What needs to be done: Repeat the material below exactly, line for line.

## Begin Records for processing

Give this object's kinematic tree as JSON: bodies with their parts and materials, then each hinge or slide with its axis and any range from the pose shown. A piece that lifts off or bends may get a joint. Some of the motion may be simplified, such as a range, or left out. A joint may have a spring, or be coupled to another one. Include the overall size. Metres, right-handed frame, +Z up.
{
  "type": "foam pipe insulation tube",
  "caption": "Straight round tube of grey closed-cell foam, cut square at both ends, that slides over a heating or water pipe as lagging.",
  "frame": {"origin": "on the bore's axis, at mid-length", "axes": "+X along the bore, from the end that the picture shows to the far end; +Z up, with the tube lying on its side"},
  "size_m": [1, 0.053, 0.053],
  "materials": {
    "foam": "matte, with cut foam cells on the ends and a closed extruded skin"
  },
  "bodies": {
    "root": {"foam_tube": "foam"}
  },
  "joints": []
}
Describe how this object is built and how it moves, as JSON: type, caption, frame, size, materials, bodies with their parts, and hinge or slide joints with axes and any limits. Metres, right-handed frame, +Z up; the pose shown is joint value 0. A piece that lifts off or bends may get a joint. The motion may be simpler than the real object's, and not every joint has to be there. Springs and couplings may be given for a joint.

## End Records for processing

Written solution:
Give this object's kinematic tree as JSON: bodies with their parts and materials, then each hinge or slide with its axis and any range from the pose shown. A piece that lifts off or bends may get a joint. Some of the motion may be simplified, such as a range, or left out. A joint may have a spring, or be coupled to another one. Include the overall size. Metres, right-handed frame, +Z up.
{
  "type": "foam pipe insulation tube",
  "caption": "Straight round tube of grey closed-cell foam, cut square at both ends, that slides over a heating or water pipe as lagging.",
  "frame": {"origin": "on the bore's axis, at mid-length", "axes": "+X along the bore, from the end that the picture shows to the far end; +Z up, with the tube lying on its side"},
  "size_m": [1, 0.053, 0.053],
  "materials": {
    "foam": "matte, with cut foam cells on the ends and a closed extruded skin"
  },
  "bodies": {
    "root": {"foam_tube": "foam"}
  },
  "joints": []
}
Describe how this object is built and how it moves, as JSON: type, caption, frame, size, materials, bodies with their parts, and hinge or slide joints with axes and any limits. Metres, right-handed frame, +Z up; the pose shown is joint value 0. A piece that lifts off or bends may get a joint. The motion may be simpler than the real object's, and not every joint has to be there. Springs and couplings may be given for a joint.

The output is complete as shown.